Under the proposed DC-only option, the state would contribute funds into each employee’s account equal to what would have gone into the DB portion of the hybrid. But members would assume all the investment risk and there would be no DB backup. New hires may prefer the DC-only option, Russo says, because the existing DB piece has a 10-year vesting period.

One of the selling points of a DC-only option is to give employees more leeway in choosing plans and investment options. “Giving people a choice is always better,” Russo says. “But along with that comes the obligation to educate them before they make those choices.”

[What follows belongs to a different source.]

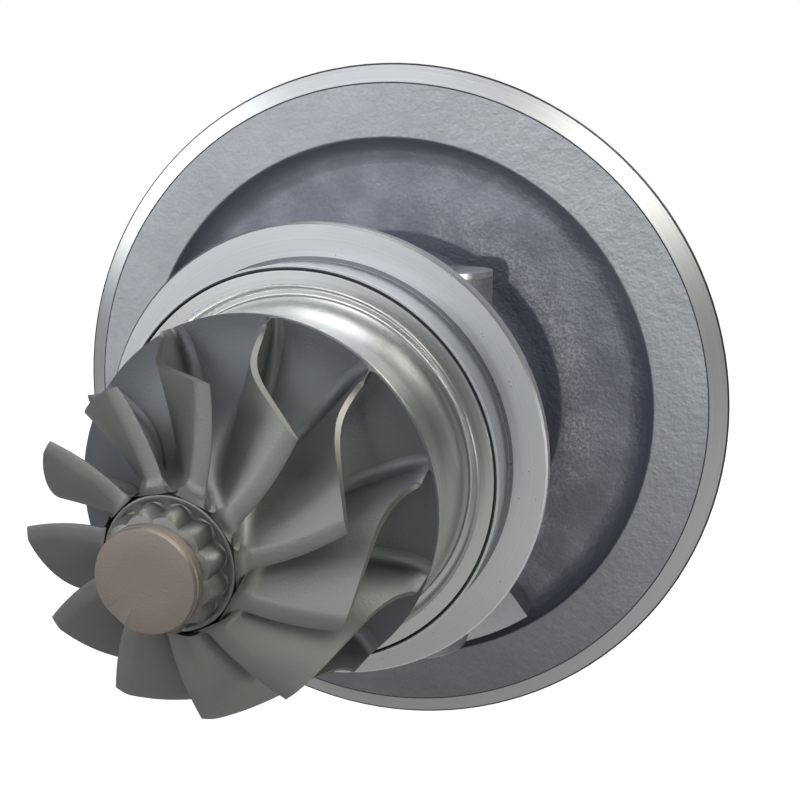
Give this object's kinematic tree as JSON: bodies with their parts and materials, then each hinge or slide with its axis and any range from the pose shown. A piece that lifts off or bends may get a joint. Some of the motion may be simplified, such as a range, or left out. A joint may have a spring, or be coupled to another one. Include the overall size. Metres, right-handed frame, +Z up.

He is referring to helping new employees choose between the state’s current hybrid plan and the optional DC-only plan that the state hopes to implement. But the “obligation to educate” also applies to helping workers in a DC plan figure out how to invest.

As officials in Nebraska can attest, many employees are unsophisticated in that department and often make inappropriate or poor choices. Plan administrators can’t dispense investment advice, so they may work with financial professionals by arranging seminars, webinars and individual counseling sessions as well as by providing general information in print and on websites.

The education effort is uncharted territory for many systems that are just getting started with the DC component of their plans. “It’s so new -- that’s part of the problem,” says David Daly with the National Pension Education Association. “Everybody’s trying to decide how to handle it.” To that, Daly adds that educating members “is something we’ll certainly be looking at as more systems switch to hybrids and DC plans.”

Ready or not, like it or not -- hybrids are coming. Many state and local officials consider them a decent -- even good -- compromise for sharing the pain of the current era.